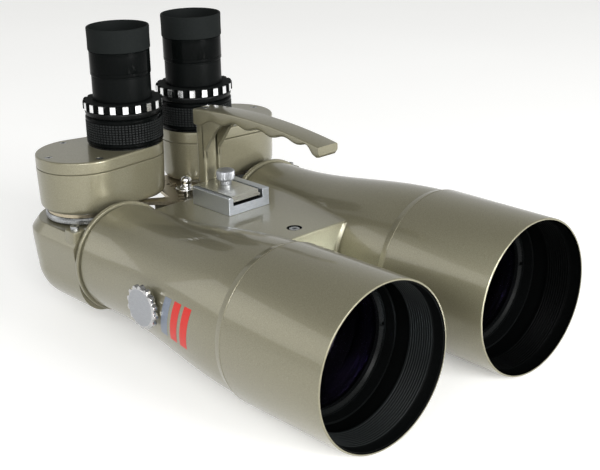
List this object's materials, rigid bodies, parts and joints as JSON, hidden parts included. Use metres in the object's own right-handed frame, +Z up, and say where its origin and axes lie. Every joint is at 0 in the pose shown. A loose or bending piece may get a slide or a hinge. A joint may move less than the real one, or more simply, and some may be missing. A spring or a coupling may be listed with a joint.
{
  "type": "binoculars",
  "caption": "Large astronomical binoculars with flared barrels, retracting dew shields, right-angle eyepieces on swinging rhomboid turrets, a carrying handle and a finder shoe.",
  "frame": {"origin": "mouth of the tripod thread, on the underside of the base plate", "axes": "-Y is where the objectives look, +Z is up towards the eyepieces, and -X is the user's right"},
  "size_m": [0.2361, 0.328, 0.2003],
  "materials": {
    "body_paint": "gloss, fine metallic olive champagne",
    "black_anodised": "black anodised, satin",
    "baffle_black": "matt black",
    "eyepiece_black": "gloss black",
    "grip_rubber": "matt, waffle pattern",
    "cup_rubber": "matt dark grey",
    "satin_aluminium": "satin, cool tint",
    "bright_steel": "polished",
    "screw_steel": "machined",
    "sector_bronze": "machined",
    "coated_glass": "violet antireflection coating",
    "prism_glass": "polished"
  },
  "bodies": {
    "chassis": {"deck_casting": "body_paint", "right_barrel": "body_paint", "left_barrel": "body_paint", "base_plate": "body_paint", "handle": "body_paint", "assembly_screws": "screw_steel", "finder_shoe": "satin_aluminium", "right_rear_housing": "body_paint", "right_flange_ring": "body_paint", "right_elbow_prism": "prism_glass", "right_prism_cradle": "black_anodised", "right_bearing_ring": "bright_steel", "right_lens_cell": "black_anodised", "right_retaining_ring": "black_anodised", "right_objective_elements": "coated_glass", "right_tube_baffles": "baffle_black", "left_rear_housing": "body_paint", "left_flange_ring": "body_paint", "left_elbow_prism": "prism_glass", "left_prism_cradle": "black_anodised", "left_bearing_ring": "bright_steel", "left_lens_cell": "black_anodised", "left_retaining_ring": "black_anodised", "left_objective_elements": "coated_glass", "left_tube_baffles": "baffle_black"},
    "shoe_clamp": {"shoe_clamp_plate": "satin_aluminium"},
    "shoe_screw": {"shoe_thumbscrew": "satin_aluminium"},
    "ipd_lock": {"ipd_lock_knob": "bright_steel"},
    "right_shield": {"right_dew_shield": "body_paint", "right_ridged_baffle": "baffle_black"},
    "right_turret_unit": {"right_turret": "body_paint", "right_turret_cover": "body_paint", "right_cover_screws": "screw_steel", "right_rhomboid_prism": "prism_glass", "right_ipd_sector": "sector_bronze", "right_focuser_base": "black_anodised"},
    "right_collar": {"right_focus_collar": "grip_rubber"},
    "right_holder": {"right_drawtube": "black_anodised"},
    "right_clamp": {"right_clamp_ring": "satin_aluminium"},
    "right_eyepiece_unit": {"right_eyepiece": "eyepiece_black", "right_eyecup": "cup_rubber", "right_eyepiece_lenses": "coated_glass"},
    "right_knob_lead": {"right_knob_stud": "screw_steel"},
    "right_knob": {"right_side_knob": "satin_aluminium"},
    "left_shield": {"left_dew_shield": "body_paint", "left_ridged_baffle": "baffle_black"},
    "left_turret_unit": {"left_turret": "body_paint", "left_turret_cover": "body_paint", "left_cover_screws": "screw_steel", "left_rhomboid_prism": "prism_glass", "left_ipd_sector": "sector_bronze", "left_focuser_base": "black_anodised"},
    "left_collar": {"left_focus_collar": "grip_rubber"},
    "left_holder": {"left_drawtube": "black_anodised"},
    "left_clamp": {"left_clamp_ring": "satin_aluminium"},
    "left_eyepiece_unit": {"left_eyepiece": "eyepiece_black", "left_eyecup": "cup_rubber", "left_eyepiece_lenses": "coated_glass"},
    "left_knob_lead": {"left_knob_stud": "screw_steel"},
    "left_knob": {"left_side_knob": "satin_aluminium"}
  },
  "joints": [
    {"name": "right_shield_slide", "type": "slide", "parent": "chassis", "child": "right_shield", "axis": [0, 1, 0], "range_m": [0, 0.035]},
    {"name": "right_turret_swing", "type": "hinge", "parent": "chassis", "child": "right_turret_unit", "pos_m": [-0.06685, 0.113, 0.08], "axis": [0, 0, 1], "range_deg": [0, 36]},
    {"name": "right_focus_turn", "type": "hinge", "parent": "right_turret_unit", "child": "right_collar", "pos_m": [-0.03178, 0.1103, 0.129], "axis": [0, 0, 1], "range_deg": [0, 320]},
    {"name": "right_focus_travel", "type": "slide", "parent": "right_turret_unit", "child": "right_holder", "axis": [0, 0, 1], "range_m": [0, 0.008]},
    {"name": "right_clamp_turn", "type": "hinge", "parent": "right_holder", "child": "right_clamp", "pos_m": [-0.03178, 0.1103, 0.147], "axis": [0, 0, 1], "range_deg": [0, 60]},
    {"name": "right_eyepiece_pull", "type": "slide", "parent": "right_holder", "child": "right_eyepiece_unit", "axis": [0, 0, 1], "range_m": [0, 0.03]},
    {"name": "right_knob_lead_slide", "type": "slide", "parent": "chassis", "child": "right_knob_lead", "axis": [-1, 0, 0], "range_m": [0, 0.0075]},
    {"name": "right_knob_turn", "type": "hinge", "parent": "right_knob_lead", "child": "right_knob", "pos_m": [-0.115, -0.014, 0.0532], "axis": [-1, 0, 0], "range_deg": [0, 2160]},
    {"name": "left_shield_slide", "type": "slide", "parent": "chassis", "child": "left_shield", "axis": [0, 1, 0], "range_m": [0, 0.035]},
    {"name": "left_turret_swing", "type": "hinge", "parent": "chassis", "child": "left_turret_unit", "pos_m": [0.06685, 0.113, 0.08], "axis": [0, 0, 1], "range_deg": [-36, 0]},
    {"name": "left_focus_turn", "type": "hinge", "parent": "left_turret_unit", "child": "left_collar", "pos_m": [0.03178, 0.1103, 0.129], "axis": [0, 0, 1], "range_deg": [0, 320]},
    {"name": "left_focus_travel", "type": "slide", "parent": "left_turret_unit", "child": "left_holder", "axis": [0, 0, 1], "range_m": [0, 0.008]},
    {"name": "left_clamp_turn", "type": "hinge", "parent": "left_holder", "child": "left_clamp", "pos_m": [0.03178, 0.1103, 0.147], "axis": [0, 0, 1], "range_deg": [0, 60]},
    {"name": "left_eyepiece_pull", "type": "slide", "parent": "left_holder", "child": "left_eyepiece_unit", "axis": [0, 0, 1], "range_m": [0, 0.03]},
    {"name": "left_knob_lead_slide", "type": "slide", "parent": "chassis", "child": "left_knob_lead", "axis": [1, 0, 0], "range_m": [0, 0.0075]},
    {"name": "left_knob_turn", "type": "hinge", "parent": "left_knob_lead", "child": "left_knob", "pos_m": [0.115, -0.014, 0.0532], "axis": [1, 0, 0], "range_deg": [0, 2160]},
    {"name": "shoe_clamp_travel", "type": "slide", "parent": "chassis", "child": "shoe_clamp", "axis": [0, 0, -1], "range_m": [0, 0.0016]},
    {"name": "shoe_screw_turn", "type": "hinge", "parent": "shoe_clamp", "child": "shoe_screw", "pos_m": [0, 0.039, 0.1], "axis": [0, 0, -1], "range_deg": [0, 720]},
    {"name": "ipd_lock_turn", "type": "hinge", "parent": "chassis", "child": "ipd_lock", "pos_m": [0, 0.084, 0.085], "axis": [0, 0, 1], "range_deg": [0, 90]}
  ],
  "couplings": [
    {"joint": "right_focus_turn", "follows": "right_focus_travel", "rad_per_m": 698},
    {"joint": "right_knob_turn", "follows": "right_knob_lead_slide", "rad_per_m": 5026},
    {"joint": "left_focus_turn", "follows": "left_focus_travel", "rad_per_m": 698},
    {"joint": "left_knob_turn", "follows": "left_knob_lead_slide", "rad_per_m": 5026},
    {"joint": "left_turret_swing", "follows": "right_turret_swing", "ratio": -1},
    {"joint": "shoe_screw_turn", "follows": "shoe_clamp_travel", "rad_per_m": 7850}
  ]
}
+---+
- Exercise -
Give only the number of lines that include the word "origin".

- The completed task -
2